One wormhole in this C3 is the static exit to low-sec empire space that I knew I'd find, the other being a dreary K162 from high-sec that is reaching the end of its natural lifetime. So much for more exploring. But I can make the most of stable wormhole, jumping to low-sec to see what I can find there. I appear in empire space in the Derelik region, and as I'm one hop from high-sec and two from null-sec the system will see traffic. I can't rat here, but I can scan. I make a safe spot, launch probes, and see some anomalies that I'll have to ignore and nine signatures. That's quite a few.

Resolving the signatures in low-sec gives me a radar site, wormhole, rocks, rocks, gas, another radar site, a hidden Sansha site, some crappy drones, and more rocks. That's not the best result from nine signatures but I have another wormhole to investigate. As it's an outbound connection to more class 3 w-space, and stable enough that I may have just opened it, this wormhole's certainly got potential. Jumping in sees a core probe on d-scan along with a tower, but no ships. I warp to one edge of the system to launch my own probes, seeing another core probe on d-scan out here, and wonder if maybe someone is monitoring the system to look for new connections opening.

Having my blanket scan pick up a single ship on the other side of the system makes me think that perhaps someone is indeed monitoring the system for new wormholes. I warp across to see what's out here, expecting some medium-sized hull fitted with a probe launcher engaging Sleepers, and instead bumping in to a Retriever mining barge and accompanying jet-can. Time to hunt. The planets are far enough distant that I must be around the one closest to the Retriever, so I start narrowing down his position using d-scan. I get a rough idea of the barge's direction first, switching to check his range so that I can better gauge parallax errors, before refining his position.

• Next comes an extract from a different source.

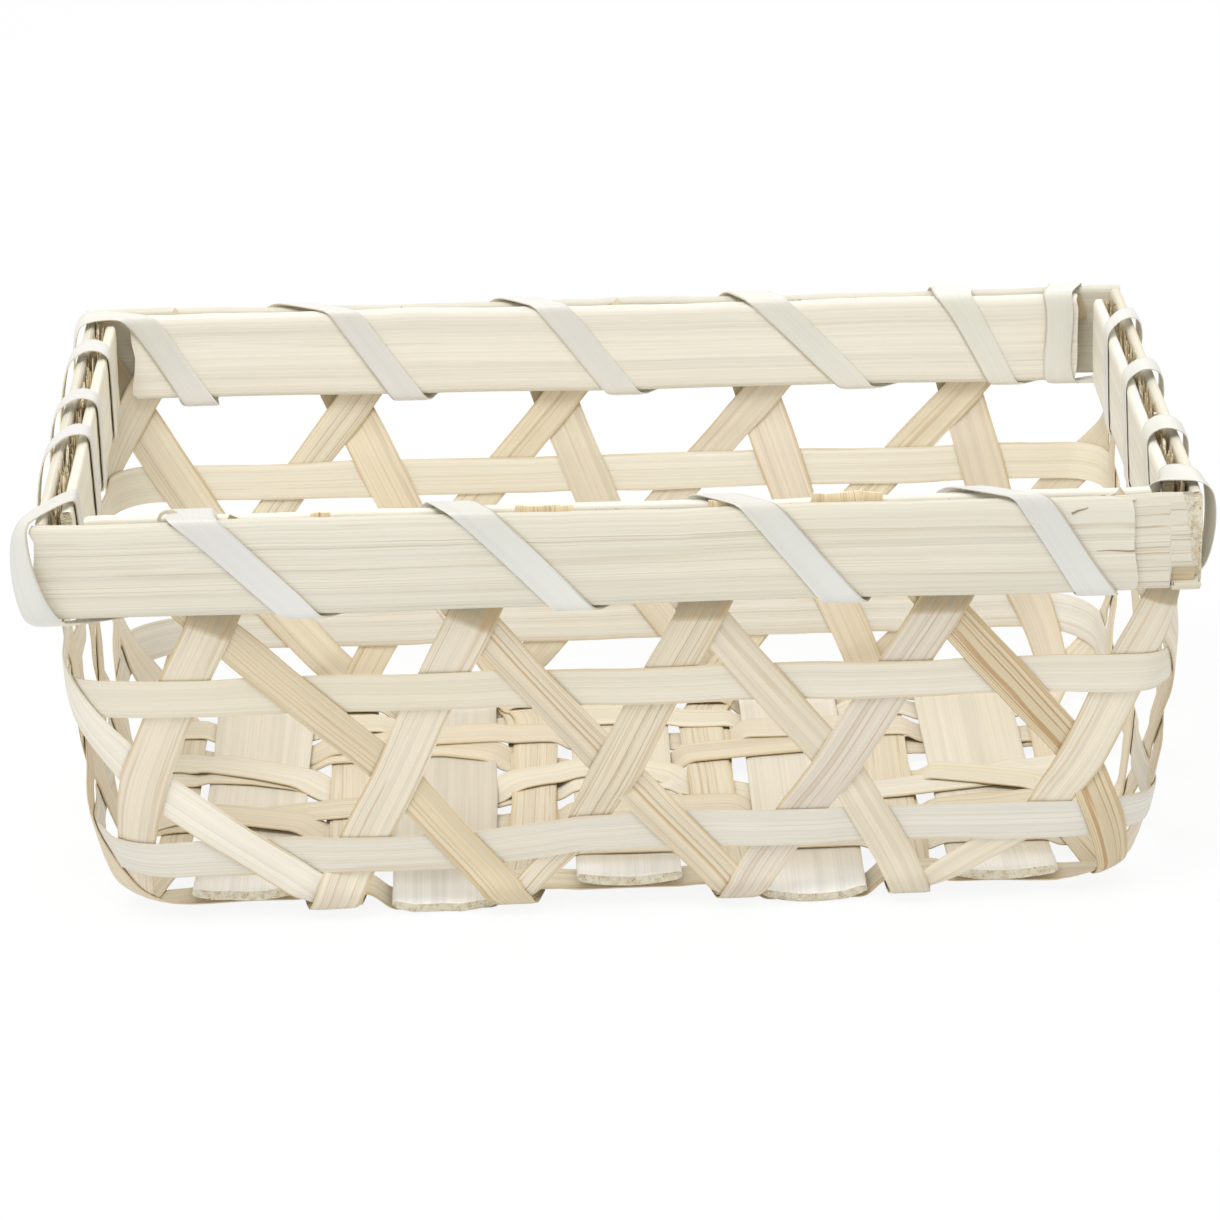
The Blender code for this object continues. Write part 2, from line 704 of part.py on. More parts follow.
def add_rim_slat(collection, name, low, high, colour):
    """A straight slat between two opposite corners given in plan."""
    work = bmesh.new()
    bmesh.ops.create_cube(work, size=1.0)
    size = (high[0] - low[0], high[1] - low[1], RIM_BAND)
    bmesh.ops.scale(work, vec=size, verts=work.verts)
    centre = ((low[0] + high[0]) / 2, (low[1] + high[1]) / 2, RIM_TOP - RIM_BAND / 2)
    bmesh.ops.translate(work, vec=centre, verts=work.verts)
    item = add_object(collection, name, work, colour, 0.5)
    soften(item, RIM_ROUND)


def add_rim(collection):
    x_out, y_out = LENGTH / 2, DEPTH / 2
    splice = x_out - SPLICE_LONG
    add_rim_slat(collection, "rim_outer_front", (-x_out, -y_out),
                 (splice - END_GAP, -y_out + RIM_SLAT), CREAM)
    add_rim_slat(collection, "rim_outer_front_splice", (splice, -y_out + SPLICE_RECESS),
                 (x_out - END_GAP, -y_out + RIM_SLAT), CREAM)
    add_rim_slat(collection, "rim_outer_back", (-x_out, y_out - RIM_SLAT), (x_out, y_out), CREAM)
    between = y_out - RIM_SLAT - END_GAP
    add_rim_slat(collection, "rim_outer_right", (x_out - RIM_SLAT, -between), (x_out, between), CREAM)
    add_rim_slat(collection, "rim_outer_left", (-x_out, -between), (-x_out + RIM_SLAT, between), CREAM)
    x_in = x_out - RIM_SLAT - STAKE_ROOM
    y_in = y_out - RIM_SLAT - STAKE_ROOM
    x_end = x_in - RIM_SLAT - INNER_SHORT
    y_end = y_in - RIM_SLAT - INNER_SHORT
    add_rim_slat(collection, "rim_inner_front", (-x_end, -y_in), (x_end, -y_in + RIM_SLAT), TAN)
    add_rim_slat(collection, "rim_inner_back", (-x_end, y_in - RIM_SLAT), (x_end, y_in), TAN)
    add_rim_slat(collection, "rim_inner_right", (x_in - RIM_SLAT, -y_end), (x_in, y_end), TAN)
    add_rim_slat(collection, "rim_inner_left", (-x_in, -y_end), (-x_in + RIM_SLAT, y_end), TAN)


# lashing

def lashing_turns():
    """Corners of the rough path: unit along the rim, 1 outside or 0 inside, 1 above or 0 below."""
    tops = list(LASHING_TOP_SHARES)
    lows = list(LASHING_LOW_SHARES)
    before = lows[-1] - UNITS
    head = before + LASHING_HEAD_SHARE * (tops[0] - before)
    corners = [(head, 0.0, LASHING_HEAD_SHARE)]
    leans = zip(LASHING_TOP_LEAN_SHARES, LASHING_LOW_LEAN_SHARES)
    for top, low, (lean, below) in zip(tops, lows, leans):
        corners.append((top - lean, 0.0, 1.0))
        corners.append((top + lean, 1.0, 1.0))
        corners.append((low - below, 1.0, 0.0))
        corners.append((low + below, 0.0, 0.0))
    tail = lows[-1] + LASHING_TAIL_SHARE * (tops[0] + UNITS - lows[-1])
    corners.append((tail, 0.0, LASHING_TAIL_SHARE))
    return np.array(corners)


def rim_point(unit, out, up):
    """Point beside the rim: out blends from the inner to the outer face, up from below to above."""
    x_out, y_out = LENGTH / 2 + LASHING_SIDE, DEPTH / 2 + LASHING_SIDE
    loop = CORNER_LOOP * np.exp(-(corner_distance(unit) / LASHING_WIDE) ** 2)
    sides = SIDE_LOOP * side_share(unit)
    x_far, y_far = plan_point(unit, x_out + loop + sides, y_out + loop, LASHING_CORNER)
    thick = 2 * RIM_SLAT + STAKE_ROOM + 2 * LASHING_SIDE
    x_near, y_near = plan_point(unit, x_out - thick, y_out - thick, INNER_CORNER)
    low, high = RIM_LOW - LASHING_UNDER, RIM_TOP + LASHING_OVER
    x = x_near + out * (x_far - x_near)
    y = y_near + out * (y_far - y_near)
    return np.stack([x, y, low + up * (high - low)], axis=1)


def side_share(unit):
    """One along the left and the right of the basket, easing to zero at their corners."""
    unit = np.mod(unit, UNITS)
    corners = np.cumsum(SIDE_UNITS)
    right = np.minimum(unit - corners[0], corners[1] - unit)
    left = np.minimum(unit - corners[2], corners[3] - unit)
    return np.clip(2 * np.maximum(right, left), 0.0, 1.0)


def corner_distance(unit):
    """Rough distance along the rim to the nearest corner of the basket."""
    starts = np.cumsum((0,) + SIDE_UNITS)
    gaps = np.abs(np.mod(unit, UNITS)[:, None] - starts[None])
    return gaps.min(axis=1) * LENGTH / SIDE_UNITS[0]


def lashing_span(unit, points):
    """Half width of the band measured along the rim, in weave units."""
    unit_long = 2 * HALF_X / SIDE_UNITS[0]
    along = np.gradient(unit) * unit_long
    total = np.linalg.norm(np.gradient(points, axis=0), axis=1)
    upright = np.sqrt(np.maximum(1 - (along / total) ** 2, 0.25))
    return smooth(LASHING_WIDE / 2 / upright, LASHING_EASE) / unit_long


def add_lashing(collection):
    corners = lashing_turns()
    placed = rim_point(corners[:, 0], corners[:, 1], corners[:, 2])
    lengths = np.linalg.norm(np.diff(placed, axis=0), axis=1)
    counts = np.maximum(2, np.ceil(lengths / STEP).astype(int))
    runs = []
    for first, second, count in zip(corners, corners[1:], counts):
        share = (np.arange(count) / count)[:, None]
        runs.append(first + share * (second - first))
    path = np.concatenate(runs + [corners[-1:]])
    unit = smooth(path[:, 0], LASHING_EASE)
    span = lashing_span(unit, rim_point(unit, path[:, 1], path[:, 2]))
    rails = [smooth(rim_point(unit + side * span, path[:, 1], path[:, 2]), 2) for side in (-1, 1)]
    rows = thin_out(np.stack(rails, axis=1), LASHING_SAG)
    sheet(collection, "lashing", rows, LASHING, LIGHT_GREY)


def main():
    clear_scene()
    collection = make_collection("berry_basket")
    add_rim(collection)
    add_lashing(collection)
    add_wall_weaver(collection, "weaver_upper", UPPER_WEAVER, UPPER_WIDE)
    add_wall_weaver(collection, "weaver_lower", LOWER_WEAVER, LOWER_WIDE)
    add_base_slats(collection)
    add_base_weavers(collection)
    add_columns(collection)
    add_rows(collection)


main()
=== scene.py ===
import math

import bpy
import numpy as np
from mathutils import Matrix


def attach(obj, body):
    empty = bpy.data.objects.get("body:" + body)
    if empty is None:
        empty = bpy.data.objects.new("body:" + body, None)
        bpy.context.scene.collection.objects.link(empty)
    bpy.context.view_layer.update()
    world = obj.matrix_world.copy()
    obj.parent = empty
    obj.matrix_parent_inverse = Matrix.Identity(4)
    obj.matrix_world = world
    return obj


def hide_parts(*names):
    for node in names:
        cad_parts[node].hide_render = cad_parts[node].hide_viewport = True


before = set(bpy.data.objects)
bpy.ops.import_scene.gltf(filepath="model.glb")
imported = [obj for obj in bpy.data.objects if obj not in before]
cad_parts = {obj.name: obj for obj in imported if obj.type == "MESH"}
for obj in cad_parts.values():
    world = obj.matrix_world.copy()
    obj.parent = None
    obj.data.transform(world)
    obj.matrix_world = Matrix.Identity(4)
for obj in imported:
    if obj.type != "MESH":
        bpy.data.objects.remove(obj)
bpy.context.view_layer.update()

# overall sizes in metres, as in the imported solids
LENGTH = 0.2200
DEPTH = 0.1364
RIM_TOP = 0.0870
RIM_BAND = 0.0187
MM = 0.001

# strips; the gaps between them are thinner than in the solids, so that they seem to press on each other
STRIP = 0.0005
LAYER = 0.00032
PAIR_LAYER = 0.00030
PAIR_HALF = PAIR_LAYER + STRIP / 2
ROW_ROOM = 0.0002
FOLD_WIDE = 0.0076
SLASH_WIDE = 0.0092
BACKSLASH_WIDE = 0.0076
LOW_SLASH_WIDE = 0.0082
UPPER_WIDE = 0.0079
LOWER_WIDE = 0.0078
BASE_WIDE = 0.0096
PAIR_WIDE = 0.0092
THIN_EDGE = 0.45
TEAR = 0.0006

# rim; a trim raises the top and the foot of a slat towards its second end
RIM_SLAT = 0.0022
STAKE_ROOM = 0.0022
RIM_MARGIN = 0.004
SPLICE_LONG = 0.0124
SPLICE_RECESS = 0.0008
END_GAP = 0.0005
INNER_SHORT = 0.0030
SPLICE_UNDER = 0.0040
SPLICE_BEVEL = 0.0024
NOTCH = 0.0042
NOTCH_LONG = 0.0054
BLOCK = 0.0015
SLIVER_LONG = 0.0060
SLAT_PACE = 0.0018
BLOCK_PACE = 0.0004
HOLLOW_PACE = 0.0006
RAGGED = 0.0004
RAGGED_FRONT = 0.0007
RIDGE = 0.00007
BACK_TRIM = (0.0006, 0.0012)
INNER_BACK_TRIM = (0.0008, 0.0014)
NO_TRIM = (0.0, 0.0)

# lashing
LASHING = 0.0004
LASHING_WIDE = 0.0059
LASHING_SIDE = 0.00040
LASHING_OVER = 0.0011
LASHING_UNDER = 0.0008
CORNER_LOOP = 0.0034
CORNER_ROUND = 0.0072
FRONT_LEFT_LOOP = 0.0019
FRONT_RIGHT_LOOP = 0.0017
SIDE_LOOP = 0.0022
SIDE_ARCH = 0.0016
LASHING_CORNER = 0.0018
INNER_CORNER = 0.0042
LOOP_SPREAD = 1.6 * LASHING_WIDE
FRONT_SPREAD = 1.4 * LASHING_WIDE

# the woven skin
WALL_LEAN = 0.120
SIDE_TUCK = 0.0066
CORNER_TOP = 0.0050
CORNER_BASE = 0.0190
EDGE = 0.0040

# heights of the crossings on the walls
FOLD_HEIGHT = 0.0036
FOLD_DROP = 0.0016
DROP_START = 0.0420
DROP_END = 0.0540
DROP_TOP = 0.0110
LOWER_WEAVER = 0.0172
MIDDLE_CROSSING = 0.0317
UPPER_WEAVER = 0.0499
TOP_CROSSING = 0.0653
STAKE_TOP = 0.0852
STAKE_RAGGED = 0.0012
TIP_LEAN = 0.9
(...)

The Retriever is just under 2 AU above this planet. I start arranging my probes to scan his position, opting for a tight configuration this time as I am confident about my use of d-scan, particularly over this short range. I falter slightly, but thankfully so, when I remember that a probe's range is its radius and not diameter, correcting this error and repositioning the probes so that I'll actually be scanning for the mining barge and not 2 AU beyond it. Now I'm ready. One final check with d-scan shows the Retriever is still there but, this is unexpected, a Viator transport ship has joined the barge in the site. Maybe I need to be quick.

I call the probes in for a scan and get a solid hit. The Retriever, Viator, and gravimetric site are all picked up by my probes at 100%. I warp to the Retriever's position as I recall my probes, bookmarking it in warp for reference, in case I need to warp out and return, but I warp in to only a rather uninteresting field of rocks. It looks like I dilly-dallied a little too long, either wasting time watching the Cheetah, reconning the ladar site, or fluffing the probes' scanning range here. Or it was just bad luck. The Retriever finished mining, a transport collected the ore, and the operation is over.

I warp back to the inner system and locate the tower, but only in time to see the refinery running. The Retreiver and Viator were on d-scan but have gone off-line, and a Helios cov-ops, either scouting incidentally or watching for new connections, appears and goes off-line too. Ah well, an exciting opportunity ends without an engagement. It's not so bad, as at least I got another chance to practice my scanning skills, and they seem pretty honed still. Now I can be more pedestrian in my scanning, as I launch probes again and take a more thorough look around this C3.

Scanning finds one more gravimetric site, along with four ladar sites and two wormholes. The system's static wormhole leads out to null-sec k-space and, as drearily as C3a, the second wormhole is an EOL K162 also from null-sec. I think I'll treat this as the end of the constellation. I bounce of the tower here to see it still empty, the refinery rumbling along, and head back to low-sec and in to C3a. The Cheetah is still in the tower here and still doing nothing, despite my silently urging it to harvest some gas. What a bore. I'm not waiting for nothing to happen. I jump home and go off-line.